You can visit the Benedictine Monastery and Abbey – ‘considered to be one of the most significant medieval monuments in the wider Dubrovnik area’ (read more about the restored Monastery and Abbey here). The Basilica represents Romanesque-Gothic architecture from the 13th Century, while the Monastery is representative of 15th Century Gothic-Renaissance styles. If all of this history makes you hungry, you can eat at the restaurant in the complex or pack a picnic, so you can get back to enjoying the beaches.

Credit: Romulic & Stojcic

Adventure

If sailing, venture around the island to view the many caves, nooks and crannies of Lokrum; or renting a kayak is a great way to explore the island from another angle. By foot, explore the island thoroughly, there are many small caves waiting to be discovered – some of which, even the locals do not know about, there are even small ladders dotted around the island to help you get to the water from more difficult positions. Note: a pair of water shoes is a good idea.

Credit: Emily Style, caves of Lokrum

Find Peace

Sometimes when we are travelling, we are in a rush to simply ‘tick’ a destination off the list. A 7-day sailing itinerary will give you the perfect taste of the Adriatic and Croatia, but make sure you take time in each destination to stop and simply be.

Read the words below by Dubrovnik born author Luko Paljetak and see if you can understand some of the beauty, romance and mystery of the island even more.

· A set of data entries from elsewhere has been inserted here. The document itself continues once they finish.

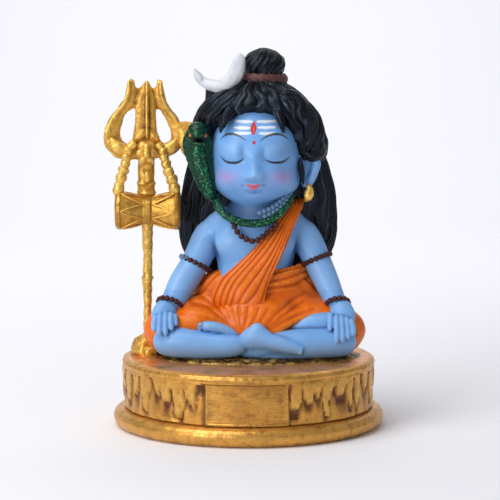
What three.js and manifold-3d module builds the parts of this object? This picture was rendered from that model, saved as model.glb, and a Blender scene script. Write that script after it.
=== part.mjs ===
// A small cast-resin figurine: a child-like Shiva seated cross-legged on a round base, with a trident beside it.
// Everything is one casting, so all the forms are joined into a single closed solid.
// Millimetres, +Z up, the front of the figure towards -Y, the origin under the middle of the base.

import * as THREE from "three";
import { mergeVertices } from "three/addons/utils/BufferGeometryUtils.js";
import Module from "manifold-3d";

const wasm = await Module();
wasm.setup();

// Driving dimensions.
const figureHeight = 76; // from the seat to the crown of the topknot
const stepCount = 76; // the figure is drawn on a grid with this many steps in its height
const u = figureHeight / stepCount; // one step of that grid
const figureShift = 1.6 * u; // the figure sits a little to one side of the base's middle
const tridentReach = 26.6 * u; // from the figure's middle to the trident's shaft

const base = {
  height: 17.2, // floor to the top face
  footHeight: 4.8, // the rounded foot ring
  footProud: 3.6, // how far the foot stands out from the wall
  wallInset: 1.4, // how far the wall falls back under the rim
  rimMargin: 2.1, // from the trident's mound to the rim
  rimRound: 1.1, // the worn edge of the top face
  rimDrop: 2.2, // from the top face to where the drips start
  segments: 40,
};
const mound = { radius: 4.5, height: 5.8 };
const tridentDepth = 2; // how far the trident stands behind the base's middle

// The drum that is tied to the shaft, lying crosswise.
const drum = {
  level: 36.3, // from the base's top face to the drum's axis
  reach: 8.1, // from the shaft to each end
  endRadius: 4.8,
  waistRadius: 3.1,
  cordProud: 0.4,
  proud: 1.6, // how far its axis lies in front of the shaft
};
base.rimRadius = tridentReach - figureShift + mound.radius + base.rimMargin;
base.wallRadius = base.rimRadius - base.wallInset;
base.footRadius = base.wallRadius + base.footProud;

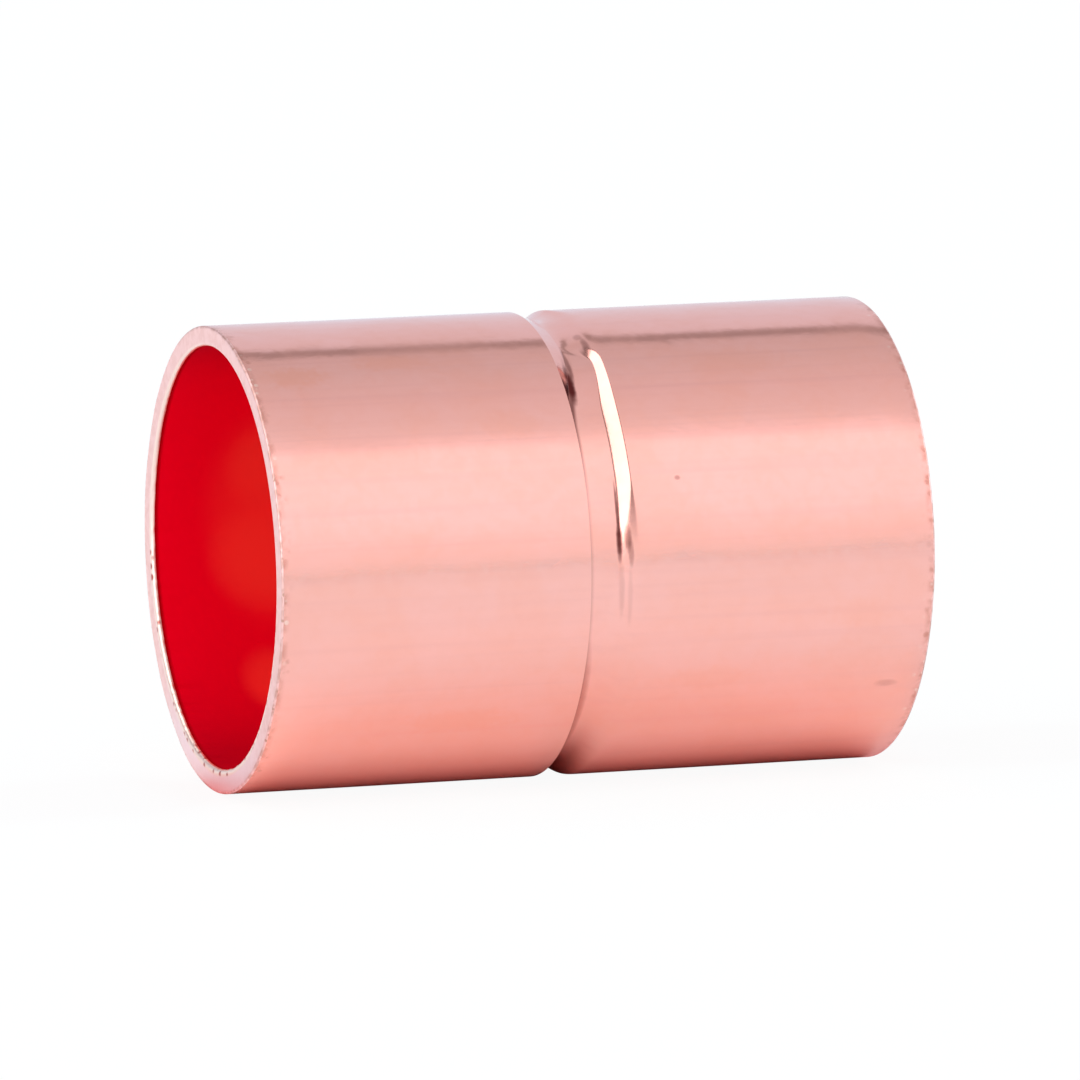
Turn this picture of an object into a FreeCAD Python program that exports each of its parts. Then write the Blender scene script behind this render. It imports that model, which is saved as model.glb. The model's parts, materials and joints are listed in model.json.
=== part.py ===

“Only the imagination of a skilled writer could have placed an island like Lokrum by a city like this one. When you set foot on Lokrum, you encroach upon a mystery. You can hear the murmur of the whispers of all the lovers who have gazed at the stars from this very spot, hear the rustling of silks and the beating of wings, the sound of poems and the muttering of Latin prayers, as if you were hearing them now in the cloister of the Benedictine monastery. Lokrum is under a spell, a spell that you cannot hope to undo.”

Getting there

You can either anchor near Lokrum and tender to Dubrovnik, or if you are in the harbour, there are water-taxis which leave from the town harbour every half hour between 9am and 7pm.